描き上がった「夢の絵」を、西畠さんが用意したオリーブの木に飾る。七夕のように枝に下げられたたくさんの夢を、お二人が一つひとつ見ていった。

「ハートがいっぱい! 家族愛を感じますね」

「家族が健康で幸せに…究極の夢ですね」

「中原さんの夢はどれですか?」

「僕、『SHOP』って書いたんですけど、今度ショップ事業を始めるんです」

「宣伝ですか?(笑)」

「いや、3年前くらいからずっとやりたくて。もともと小物がすごく好きなので。西畠さんの夢は?」

「『一生、このまま!』が夢です。でも、最近ちょっとだけ欲が出てきました。仕事って、自分や家族、従業員のためにしますよね? でもそれが、あわよくばちょっとだけ社会に役立ったらいいな、と。オレが植えた植物は、オレが死んでもそこにあるでしょう。自分の仕事が、未来にずっと残っていくんやなあ、ということまで意識するようになりましたね」

「ずっと残るような仕事がたくさんできたらいいですよね」

ドリームツリーの前で、笑顔いっぱいの記念撮影

質問タイムでは、たくさんの手が挙がった。プラントハンターという仕事の精神的、金銭的なリスク。小豆島に樹齢1000年のオリーブの木を持ってきたときのエピソード。樹齢を経た巨木のもつ有無を言わせぬドラマのこと。この夏、銀座のポーラミュージアム・アネックスで開催される「ウルトラ植物博覧会」など、清順氏が手がける注目のイベントについてもご説明いただいた。

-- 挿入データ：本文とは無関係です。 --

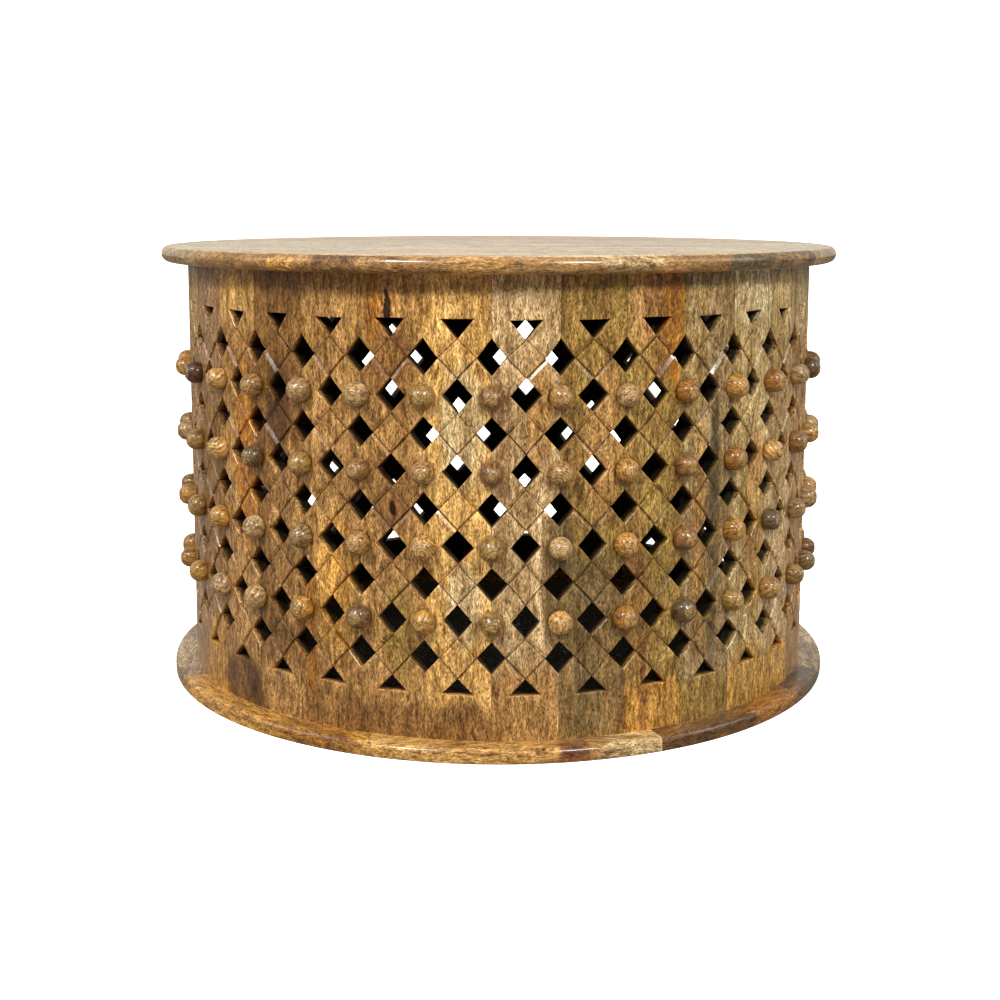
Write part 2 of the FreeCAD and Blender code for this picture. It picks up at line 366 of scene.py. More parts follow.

最後に、中原氏はその幅広い活動について質問を受け、自身の生き方をこう分析した。

「僕が空間をつくるときに考えているのは、余白を残す、ということ。全部つくりこんでしまうと、5年経っても10年経っても変えられない、変わらない窮屈なものになってしまう。でも余白があれば、そこをギャラリーにしたり、グリーンを植えたりできますよね。建築でもインテリアでも、余白を残し、心にもゆとりを残して、時代とともに変えていければいいなと思います」

たくさんの夢で飾られたドリームツリーの前で、全員で記念撮影。笑顔と夢があふれたセミナーとなった。

講師紹介

西畠 清順、中原 典人
西畠 清順、中原 典人

西畠 清順(にしはた せいじゅん)
プラントハンター / そら植物園 主宰
幕末より約150年続く花と植木の卸問屋「花宇」の五代目。日本全国・世界数十ヶ国を旅し、収集している植物は数千種類。日々集める植物素材で、国内はもちろん海外からの依頼も含め、年間2,000件もの案件に応えている。2012年、ひとの心に植物を植える活動「そら植物園」をスタートさせ、植物を用いたさまざまなプロジェクトを多数の企業・団体と展開し反響を呼んでいる。著書に「教えてくれたのは、植物でした人生を花やかにするヒント」(徳間書店)、「そらみみ植物園」(東京書籍)などがある。

中原 典人(なかはら のりと)
UDS株式会社 Creative Design Director
コーポラティブハウス、集合住宅、戸建などの住宅をはじめ、ホテル・商業施設・オフィスなど建築の分野にとどまらず、インテリアデザイン・家具のプロダクト等もトータルで手掛ける。ジャンルにとらわれず、新築からリノベーションまでさまざまな手法により、独自の空間を幅広いデザインにより表現する。
東京建築賞奨励賞、グッドデザイン賞、まちなみ100選優秀賞など多数受賞。